Even though they’re genetically identical and live in the same environment, not all bacteria are the same. When times are tough more bacteria become individualists gobbling resources in the detriment of the colony, but in doing so the individualists actually enhance the colony’s survival rate.

Any living being, bacterial or complex like a human, needs to be capable of sensing solutions to two problems: what resources are available right now to ensure survival and replication, and how will this resource availability change in time. If you sense that resources are dwindling over time, the organism must prepare for dark times ahead.

Researchers from Eawag, ETH Zurich, EPFL Lausanne, and the Max Planck Institute for Marine Microbiology in Bremen proved that bacteria are perfectly capable of doing just this, although the general view is that they essentially behave as a collective, and less like an individual.
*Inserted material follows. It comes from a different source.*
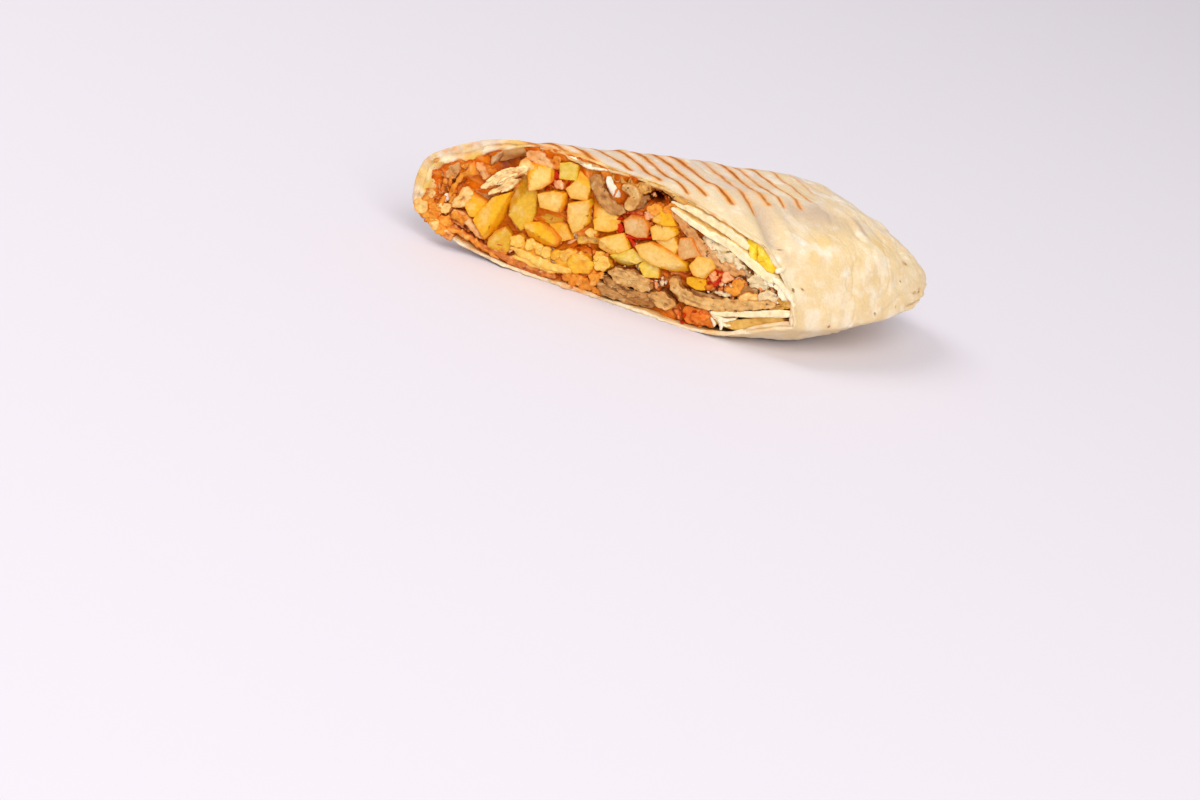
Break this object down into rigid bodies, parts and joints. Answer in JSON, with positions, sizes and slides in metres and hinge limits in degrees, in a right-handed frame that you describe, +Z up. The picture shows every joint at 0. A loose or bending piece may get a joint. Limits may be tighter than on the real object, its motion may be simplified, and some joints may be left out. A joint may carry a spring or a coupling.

The team painstakingly studied individual bacteria from bacterial colonies to see how they respond to the lack of nutrients. The Klebsiella oxytoca bacteria likes to feed on nitrogen from ammonia, but when there’s no enough ammonia some go about the more energy intensive route of fixing it from elementary nitrogen, the researchers found. This sort of behaviour might seem like against the greater good of the colony because other bacteria will starve. In the long run, however, when the ammonia finally runs out, at least some individuals are prepared.

Single cells of the bacterium Klebsiella oxytoca. The color differences between individual cells show that genetically identical cells within a population incorporate differing amounts of nitrogen into their cell mass (warmer colors represent more nitrogen incorporation). Credit: F. Schreiber

This is striking because “although all of the bacteria in the group are genetically identical and exposed to the same environmental conditions, the individual cells differ among themselves,” says Frank Schreiber, one of the study’s co-author.

This sort of insight wouldn’t have been possible if the scientists involved hadn’t thought outside the box. Typically, biologists study the collective properties of bacterial colonies made of millions or billions of bacteria.

“The results indicate that phenotypic heterogeneity is a general solution to two important ecological challenges—nutrient limitation and fluctuations—that many microorganisms face,” the study’s abstract reads.

The big takeaway is that biological diversity does not only matter in terms of genetics but also individual action.